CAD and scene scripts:
-=-=-=-=-

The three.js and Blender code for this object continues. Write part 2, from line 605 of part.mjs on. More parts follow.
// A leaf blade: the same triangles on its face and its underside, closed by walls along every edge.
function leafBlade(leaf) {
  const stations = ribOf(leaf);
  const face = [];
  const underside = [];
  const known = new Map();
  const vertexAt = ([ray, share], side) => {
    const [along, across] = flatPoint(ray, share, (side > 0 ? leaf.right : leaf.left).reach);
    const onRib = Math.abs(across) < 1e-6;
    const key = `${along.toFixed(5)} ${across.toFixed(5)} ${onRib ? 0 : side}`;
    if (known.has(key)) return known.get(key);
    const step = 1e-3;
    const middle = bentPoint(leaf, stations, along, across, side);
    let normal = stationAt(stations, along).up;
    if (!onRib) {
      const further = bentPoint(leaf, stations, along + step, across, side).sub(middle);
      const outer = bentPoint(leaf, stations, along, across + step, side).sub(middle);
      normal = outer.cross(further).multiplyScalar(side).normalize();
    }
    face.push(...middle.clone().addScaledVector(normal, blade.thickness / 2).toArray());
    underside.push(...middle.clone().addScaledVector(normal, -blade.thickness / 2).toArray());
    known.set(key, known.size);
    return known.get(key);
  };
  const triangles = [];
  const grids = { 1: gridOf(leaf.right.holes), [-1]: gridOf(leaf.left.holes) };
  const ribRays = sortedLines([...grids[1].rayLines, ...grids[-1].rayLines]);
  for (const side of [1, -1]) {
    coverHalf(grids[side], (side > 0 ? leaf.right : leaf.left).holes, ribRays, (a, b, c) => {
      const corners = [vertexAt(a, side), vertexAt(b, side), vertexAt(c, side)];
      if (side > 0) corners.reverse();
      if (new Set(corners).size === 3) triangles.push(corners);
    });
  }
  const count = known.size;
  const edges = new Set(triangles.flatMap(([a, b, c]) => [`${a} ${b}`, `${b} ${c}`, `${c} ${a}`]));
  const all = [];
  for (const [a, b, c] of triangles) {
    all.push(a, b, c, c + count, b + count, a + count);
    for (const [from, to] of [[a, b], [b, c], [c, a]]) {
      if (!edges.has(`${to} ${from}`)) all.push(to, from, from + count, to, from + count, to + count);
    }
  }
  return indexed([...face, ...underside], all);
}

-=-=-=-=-

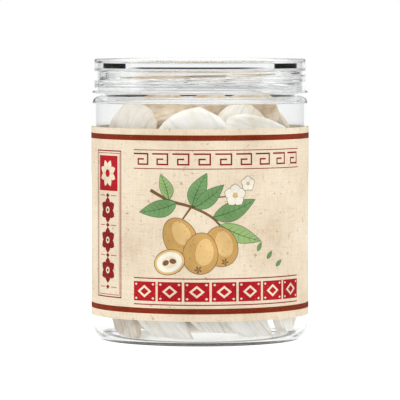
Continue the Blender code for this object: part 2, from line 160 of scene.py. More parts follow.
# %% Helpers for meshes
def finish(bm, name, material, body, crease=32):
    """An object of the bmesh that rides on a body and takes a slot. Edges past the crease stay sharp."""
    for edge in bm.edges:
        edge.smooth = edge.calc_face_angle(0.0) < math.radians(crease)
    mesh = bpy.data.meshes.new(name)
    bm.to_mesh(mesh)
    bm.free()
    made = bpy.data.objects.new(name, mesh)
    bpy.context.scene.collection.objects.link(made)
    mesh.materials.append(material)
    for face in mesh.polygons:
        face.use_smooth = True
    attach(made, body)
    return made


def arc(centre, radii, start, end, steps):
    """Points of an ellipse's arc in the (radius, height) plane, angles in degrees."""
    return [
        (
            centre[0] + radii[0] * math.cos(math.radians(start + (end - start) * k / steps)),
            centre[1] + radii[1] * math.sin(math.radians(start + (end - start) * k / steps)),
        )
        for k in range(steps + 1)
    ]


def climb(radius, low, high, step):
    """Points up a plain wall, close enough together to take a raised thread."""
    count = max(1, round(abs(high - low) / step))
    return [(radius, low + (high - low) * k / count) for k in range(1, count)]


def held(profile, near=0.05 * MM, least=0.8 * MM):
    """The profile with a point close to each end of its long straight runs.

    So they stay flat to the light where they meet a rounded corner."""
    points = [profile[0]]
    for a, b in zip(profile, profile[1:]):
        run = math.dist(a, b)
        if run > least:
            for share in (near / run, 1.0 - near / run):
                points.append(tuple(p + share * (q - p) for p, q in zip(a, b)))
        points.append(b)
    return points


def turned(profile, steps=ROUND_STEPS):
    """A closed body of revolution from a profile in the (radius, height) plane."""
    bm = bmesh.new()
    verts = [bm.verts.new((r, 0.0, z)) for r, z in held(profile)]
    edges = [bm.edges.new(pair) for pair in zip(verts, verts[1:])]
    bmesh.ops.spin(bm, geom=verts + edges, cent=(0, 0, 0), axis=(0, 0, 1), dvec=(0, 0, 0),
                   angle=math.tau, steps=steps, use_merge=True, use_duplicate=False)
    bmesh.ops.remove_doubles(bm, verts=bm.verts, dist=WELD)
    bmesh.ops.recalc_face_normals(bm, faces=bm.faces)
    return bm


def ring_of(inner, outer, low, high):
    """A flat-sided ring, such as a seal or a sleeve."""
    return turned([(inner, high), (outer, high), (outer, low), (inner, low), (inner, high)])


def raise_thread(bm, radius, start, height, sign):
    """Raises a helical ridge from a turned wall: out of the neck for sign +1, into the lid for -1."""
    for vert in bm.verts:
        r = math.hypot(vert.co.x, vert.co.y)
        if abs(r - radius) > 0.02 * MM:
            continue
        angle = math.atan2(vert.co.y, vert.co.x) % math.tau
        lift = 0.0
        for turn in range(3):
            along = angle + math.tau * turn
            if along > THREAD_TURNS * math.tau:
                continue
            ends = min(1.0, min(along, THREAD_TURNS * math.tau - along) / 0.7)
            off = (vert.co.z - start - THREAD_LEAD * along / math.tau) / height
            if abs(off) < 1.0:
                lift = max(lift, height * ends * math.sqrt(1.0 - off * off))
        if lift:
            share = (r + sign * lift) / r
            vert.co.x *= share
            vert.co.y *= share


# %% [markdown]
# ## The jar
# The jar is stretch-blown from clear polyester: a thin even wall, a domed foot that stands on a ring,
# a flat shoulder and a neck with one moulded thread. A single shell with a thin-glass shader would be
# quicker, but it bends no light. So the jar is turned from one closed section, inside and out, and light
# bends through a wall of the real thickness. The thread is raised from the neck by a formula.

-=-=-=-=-

* **GIVEN EXERCISE**
From the line that contains "Continue the Blender" through the line that contains "return made", reproduce every line exactly, both end lines included.

* **EXPECTED ANSWER**
Continue the Blender code for this object: part 2, from line 160 of scene.py. More parts follow.
# %% Helpers for meshes
def finish(bm, name, material, body, crease=32):
    """An object of the bmesh that rides on a body and takes a slot. Edges past the crease stay sharp."""
    for edge in bm.edges:
        edge.smooth = edge.calc_face_angle(0.0) < math.radians(crease)
    mesh = bpy.data.meshes.new(name)
    bm.to_mesh(mesh)
    bm.free()
    made = bpy.data.objects.new(name, mesh)
    bpy.context.scene.collection.objects.link(made)
    mesh.materials.append(material)
    for face in mesh.polygons:
        face.use_smooth = True
    attach(made, body)
    return made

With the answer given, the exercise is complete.